Doug's father operated the gas station at the fork of the present day Route 9 and Hammonton Road in the 1920's. At that time the main road, called Old New York Road, was unpaved, and there was no fork as there is today. The present Route 9 curve to the left did not exist. The main road ran where the present Hammonton Road runs and then made a left turn at the present Old New York Road where it made a straight run over the meadows and to the iron draw bridge over the Mullica River.

The Lambert gas station in the 1920's. The dirt road running past the station is where the present day Hammonton road runs to the right of the present fork. There was no fork to the left. Back in the 1920's that road was part of Old New York Road, the main highway that was to become Route 4 and finally Route 9. (Photo courtesy of Douglas Lambert.)

The iron draw bridge crossed the Mullica River just upstream of the present Parkway bridge. (Photo courtesy of the William Augustine Photo Collection at Rutgers University Library.)

Doug was a young boy at the time and helped his dad out at the station pumping gas and running errands. Late one afternoon a big black touring car pulled into the station to fill up the tank. The driver in a black suit got out of the car, quickly paid the bill, and took off toward the iron bridge.The fancy car was not unusual, as the station was on the main road that ran from New York City to Atlantic City. Many wealthy and famous people made that trip. What was unusual was the rushed, nervous behavior of the driver. Doug tried to get a look at the passenger in the back seat, but could not make out the features under the shadow cast by the fedora hat. Doug remembered thinking, "They sure were in a hurry."

The big touring car quickly sped away down the road toward the iron bridge and Atlantic City beyond.

Five or ten minutes later another, smaller car sped into the station and screached to a halt.

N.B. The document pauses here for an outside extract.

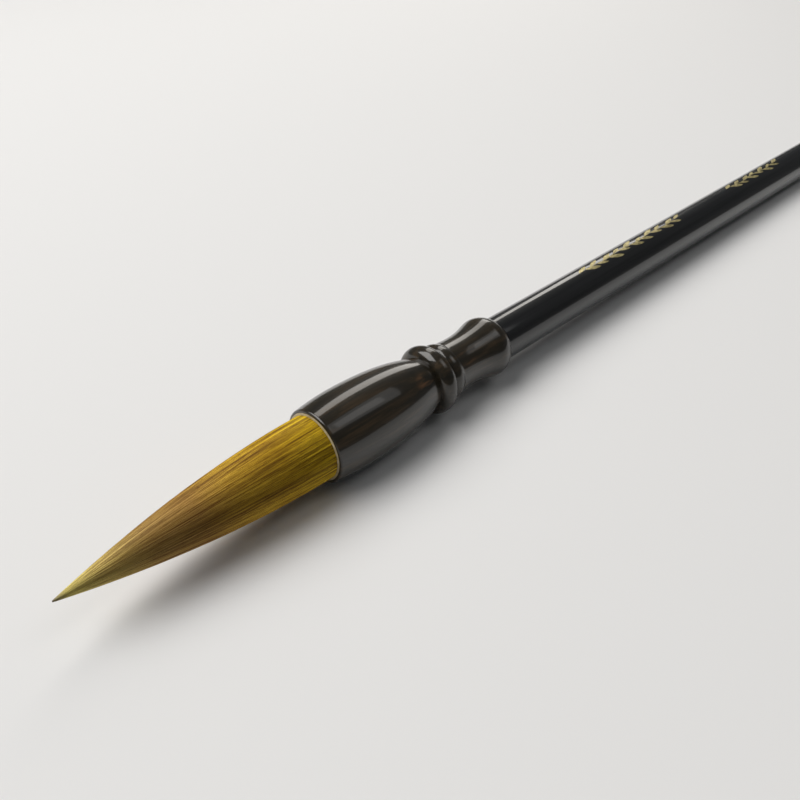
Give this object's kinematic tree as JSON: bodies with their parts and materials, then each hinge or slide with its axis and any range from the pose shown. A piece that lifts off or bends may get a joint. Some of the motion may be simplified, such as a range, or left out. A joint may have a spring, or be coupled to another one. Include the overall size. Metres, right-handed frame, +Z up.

While filling up with petrol the two men, also in suits, got out of the car and asked Doug if he had seen a large black touring car pass by. Doug related the events that had just taken place and was surprised to find out that the two men were from the FBI and were on the trail of Al Capone who was believed to be traveling to Atlantic City. They thanked Doug for the information and sped off.

Al Capone in his trademark fedora hat.

Young Doug Lambert was the only witness that Al Capone had indeed driven through New Gretna. He couldn't prove it, but he knew it to be true. It was a pretty exciting experience for a young, country boy. One that he never forgot!

By the way, an irony of the story is that Doug's father was a Justice of the Peace here in New Gretna.

Pete S

PS- With the main road from New York City to Atlantic City passing through New Gretna, it is likely that many famous people passed through our little town when Atlantic City was in it's hayday. Any one out there know of any other famous or infamous people that passed through or stopped in New Gretna? Let's hear from you.


The following is an unsolicited eye witness testemony regarding Doug Lambert's story about Al Capone stopping in New Gretna.

I enjoyed reading about Doug Lamberts story about when Al Capone stopped in New Gretna.  I was at that meeting of the New Gretna Old Home Society in May 1998 .  I loved hearing the stories and memories from the older folks that attended.  I took photo's of all those in attendance that day, including one of Doug and his son, Don, which I'm attaching for you to include in the blog.

Elaine Mathis

Doug Lambert and his son, Don, at the May 1998 New Gretna Old Home Society dinner where Doug told about his pumping gas for Al Capone. (Photo courtesy of Elaine Weber Mathis.)